In February, the UNC Board of Governors settled a lawsuit brought by DTH Media Corp., the parent company of student newspaper The Daily Tar Heel.
The paper sued the system and the UNC Board of Governors over a negotiated settlement with the NC Sons of Confederate Veterans in which the system transferred possession of the ‘Silent Sam’ Confederate statue and more than $2.5 million to the group. The lawsuit argued that the board crafted the deal in secret and presented it to the public without holding any public meetings or discussions.
That deal provided the Sons of Confederate Veterans with the money to buy the rights to the statue from the United Daughters of the Confederacy; that agreement was later invalidated by an Orange County Superior Court judge, but not before the group spent a portion of the settlement money.

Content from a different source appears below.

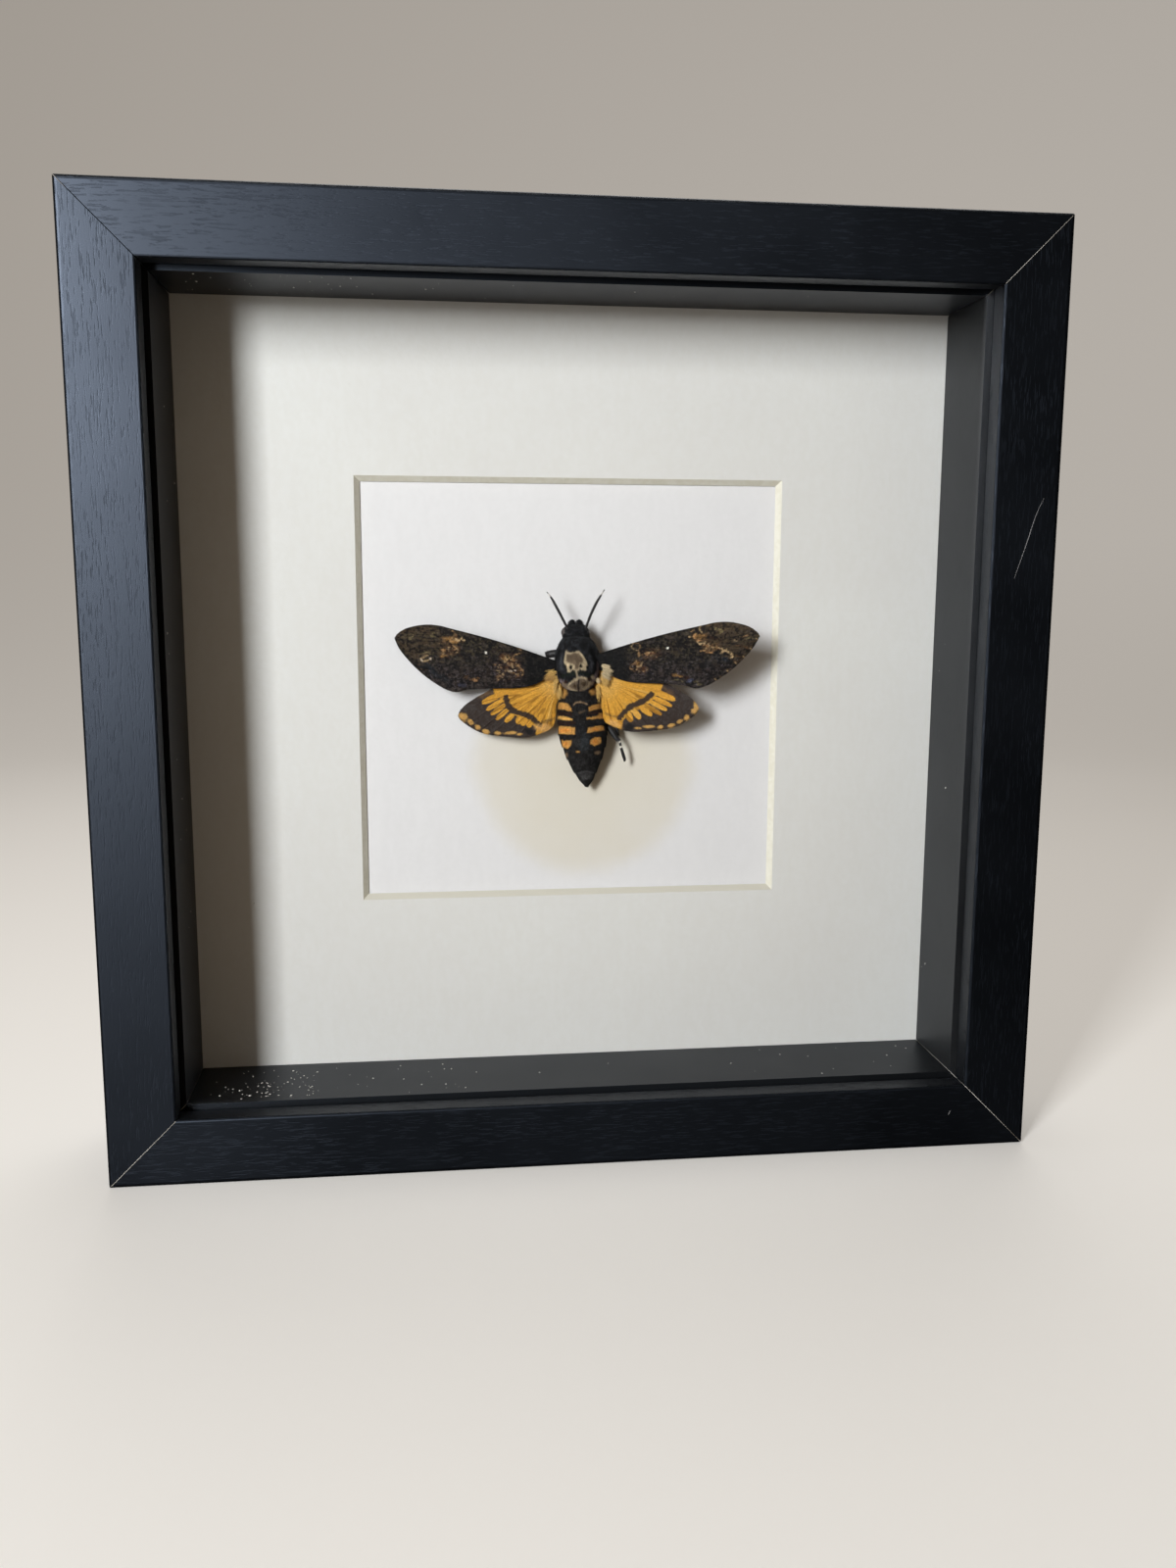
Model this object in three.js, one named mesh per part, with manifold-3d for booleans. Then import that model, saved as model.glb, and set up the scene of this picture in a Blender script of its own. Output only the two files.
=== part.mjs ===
// A death's-head hawkmoth mounted in a deep, square, glazed box frame.
// Units are millimetres. The finished group stands on its lower edge with the glass facing -Y,
// +X to the viewer's right and +Z up, and its origin is the middle of the footprint.
import * as THREE from "three";
import { mergeVertices } from "three/addons/utils/BufferGeometryUtils.js";
import Module from "manifold-3d";

const wasm = await Module();
wasm.setup();

// Frame, all seen from the front and measured in from its outer edge
const OUTER = 250; // side of the square frame
const DEPTH = 45; // front face to wall
const FACE = 18; // width of the front face
const LIP = 6; // thickness of the front lip that holds the glass
const WALL = 10; // thickness of a rail behind the lip
const OUTER_ARRIS = 1.2; // radius of the rounded outer front edge
const INNER_ARRIS = 0.6; // radius of the rounded lip edge
const GAP = 0.3; // clearance kept between pieces that touch
const MITRE_GAP = 0.2; // width of the joint line at a corner

// What the rebate holds, from the glass back
const GLASS_THICKNESS = 1.2;
const SPACER_FACE = 19.2; // inner face of the spacers, in from the outer edge
const MAT_DEPTH = 34.3; // front face of the frame to the front of the mat
const MAT_THICKNESS = 1.5;
const WINDOW_WIDTH = 119;
const WINDOW_HEIGHT = 118;
const WINDOW_RISE = 1.2; // window centre above the frame's centre
const CARD_THICKNESS = 1;
const BOARD_THICKNESS = 2.5;

// Bendable tabs and the hanger, on the back
const TAB_LENGTH = 18;
const TAB_WIDTH = 9;
const TAB_THICKNESS = 0.5;
const TAB_ROOT = 6; // length of a tab pressed into its rail
const TAB_OFFSET = 62; // tabs either side of a rail's middle
const HANGER_WIDTH = 46;
const HANGER_HEIGHT = 11;
const HANGER_THICKNESS = 0.8;
const HANGER_STANDOFF = 2.6; // how far the toothed bar stands off the board
const HANGER_RISE = 72; // centre of the hanger above the frame's centre
const HANGER_TEETH = 9;

// Heights of the stack above the back plane
const half = OUTER / 2;
const lipBack = DEPTH - LIP;
const glassTop = lipBack - GAP;
const glassBottom = glassTop - GLASS_THICKNESS;
const spacerTop = glassBottom - GAP;
const matTop = DEPTH - MAT_DEPTH;
const spacerBottom = matTop + GAP;
const matBottom = matTop - MAT_THICKNESS;
const cardTop = matBottom - GAP;
const cardBottom = cardTop - CARD_THICKNESS;
const boardTop = cardBottom - GAP;
const boardBottom = boardTop - BOARD_THICKNESS;
const tabTop = boardBottom - GAP;
const sheetHalf = half - WALL - GAP; // half side of every sheet in the rebate

// Finishes
const foil = { color: 0x15171c, roughness: 0.42, metalness: 0 };
const foilInside = { color: 0x1b1c1a, roughness: 0.55, metalness: 0 };
const glass = { color: 0xffffff, roughness: 0.03, metalness: 0, transparent: true, opacity: 0.12 };
const matPaper = { color: 0xd8d6cd, roughness: 0.95, metalness: 0 };
const cardPaper = { color: 0xe6e6e6, roughness: 0.9, metalness: 0 };
const hardboard = { color: 0x6b4a30, roughness: 0.85, metalness: 0 };
const steel = { color: 0xb9bcc0, roughness: 0.35, metalness: 1 };
const darkScales = { color: 0x1d1a18, roughness: 0.85, metalness: 0 };
const yellowScales = { color: 0xc78f2c, roughness: 0.85, metalness: 0 };
const thoraxFur = { color: 0x1a1b1f, roughness: 0.95, metalness: 0 };
const abdomenFur = { color: 0x2a2320, roughness: 0.95, metalness: 0 };
const limb = { color: 0x1c1a19, roughness: 0.7, metalness: 0 };
const driedGlue = { color: 0xd9cfae, roughness: 0.4, metalness: 0 };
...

Questions have also been raised as to whether the UDC had the right to sell the statue.
The deal was scrapped due to opposition mounted by UNC-Chapel Hill students and alumni, who argued successfully in court against the legal team mounted by UNC-Chapel Hill and the UNC System.
As part of the settlement, documents were released that revealed high-level UNC-Chapel Hill administrators were part of negotiating the deal with the NC Sons of Confederate Veterans, despite public assurances to the contrary by the school’s chancellor. Those revelations led a faculty group at the school to call for Guskiewicz’s resignation.
Media and law experts have also pointed to another past lawsuit against the university system involving faculty tenure as a potential precedent in the Hannah-Jones matter.
Tori Ekstrand, a media law professor in the UNC Hussman school, has suggested the political opposition to Hannah-Jones’s tenure seems remarkably similar to the case of conservative UNC-Wilmington professor Mike Adams in the years-long legal fight over speech-based discrimination in which he ultimately prevailed against the university system.
“A reminder to the BOT and the UNC system that the 4th Circuit stands firmly behind academic freedom,” Ekstrand wrote, providing a link to a summary of Adams’ legal case.
“Does the UNC system remember this case?” Ekstrand wrote.